Douglas K. Baumgardner, incumbent commonwealth’s attorney for Rappahannock County, announced on Tuesday that he will not seek reelection to the office this November.
“Instead, I intend to devote more time to my family, private law practice and business interests,” Baumgardner said. Of his four years as commonwealth’s attorney, he added, “I want to thank the people of Rappahannock County for giving me the opportunity to serve them in this capacity.”
March 3, 1993
The county Board of Zoning Appeals approved a variance from front and rear setbacks for a property in Woodville owned by Tom Taylor.
Mr. Taylor explained that he bought the property from the Wallace family in 1987. The property included two parcels, one at the northeast corner of the U.S. 522 and Route 618 intersection, and one farther up Route 618 on the south side of the road.
Mr. Taylor sold the garden plot to Bryan Johnson, and Mr. Johnson had Mr. Taylor build a house on it.
The lot in Woodville has a house on it, but it has not been occupied for 20 or more years. The lot is very narrow, about 45 by 180 feet. Mr. Taylor said he had at first wanted to repair the house. He said that David Brown, who owns the adjoining property, had then refused him permission to come onto his land to make improvements to the building.
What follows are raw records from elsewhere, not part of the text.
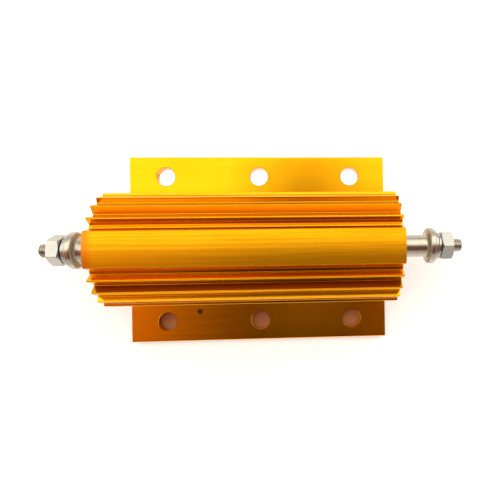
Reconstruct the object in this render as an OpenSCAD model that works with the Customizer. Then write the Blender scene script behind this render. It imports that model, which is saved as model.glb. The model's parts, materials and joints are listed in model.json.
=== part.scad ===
// Aluminium housed power resistor with threaded stud terminals.
// X runs along the studs, Y across the flanges, +Z up from the mounting face.
// The origin is the middle of the mounting face.

/* [Housing section] */
// Length of the extruded housing
housing_l = 99.8; // [80:0.2:130]
// Width over both mounting flanges
flange_w = 72.5; // [68:0.5:80]
// Thickness of the mounting flanges
flange_t = 4; // [3:0.25:5]
// Height of the stud axis above the mounting face
axis_z = 21.7; // [20.5:0.1:24]
// Radius of the crown about the stud axis
crown_r = 20.2; // [19.4:0.1:21]
// Half the angle that the crown spans
crown_half_deg = 16.3; // [14:0.1:18]
// Radius of the fin tips about the stud axis
fin_r = 19.8; // [18.8:0.1:20.4]
// Radius of the groove floors about the stud axis
groove_r = 16.8; // [16:0.1:17.4]
// Angle from the vertical to the first fin
fin_start_deg = 28.8; // [27:0.1:30]
// Angle from one fin to the next
fin_pitch_deg = 15; // [14.5:0.1:15.6]
// Width of a fin's flat tip
fin_tip_w = 0.55; // [0.4:0.05:0.8]
// Draft of the fins' outer flanks from the vertical
fin_draft_deg = 13; // [9:0.5:15]
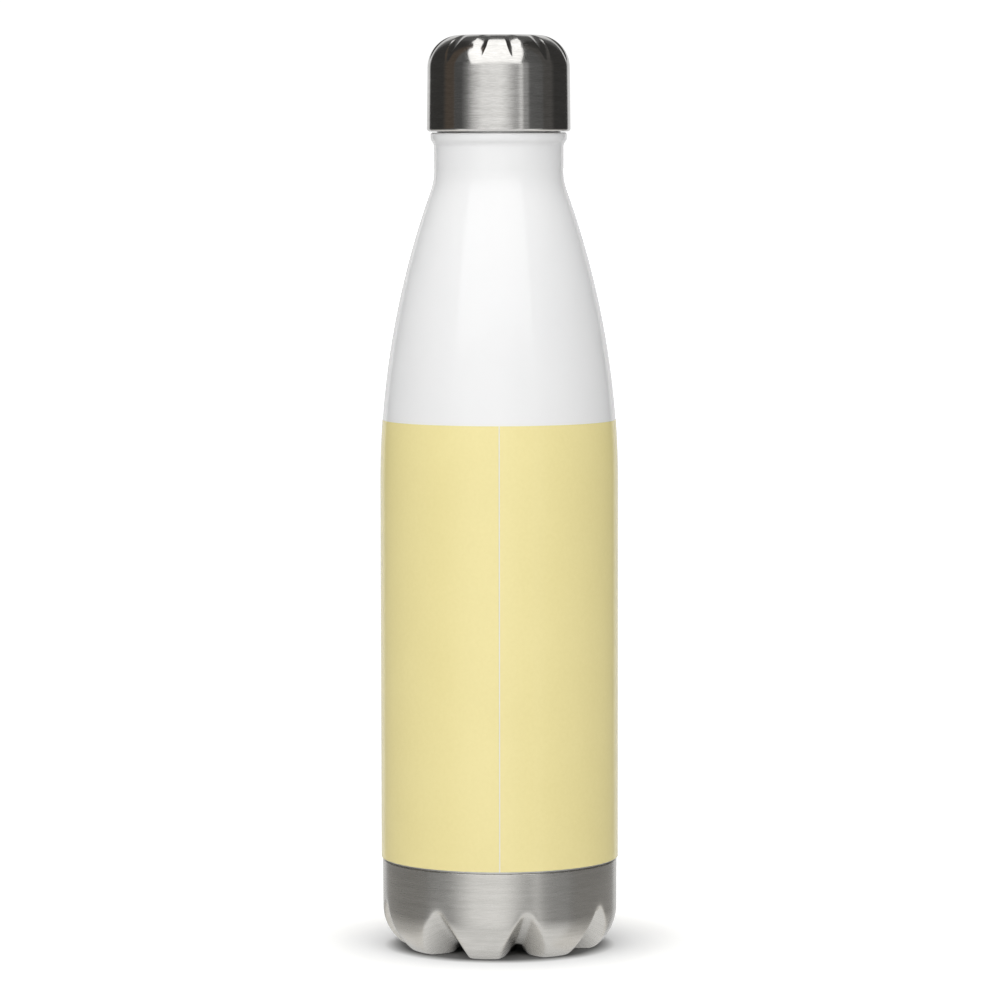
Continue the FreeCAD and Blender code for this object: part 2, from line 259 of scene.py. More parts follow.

“It is more expensive than I can afford to renovate,” he said,” and I can’t get behind the house to work on it without encroaching on the landowner next door.”
For those two reasons, but especially because of the cost, Mr. Taylor said, he had decided instead to demolish the current house and build a small ranch-style house on the lot.
David Brown testified against granting the variance. He said, “We’re losing all our resources in this county.” He said the house dated to 1790. “These old houses here are our remembrance.” He said the house should be left as is.
Sheriff John Henry Woodward, along with three of his staff, were honored over the weekend. Wayne Dodson and Sheila Scott were named Correction Officers of the year, and Ronnie Dodson was named Law Enforcement Deputy for 1992 by Sheriff Woodward. Connie Compton, Richard Hunter and Carol Wilson all received awards for five years of service to the department.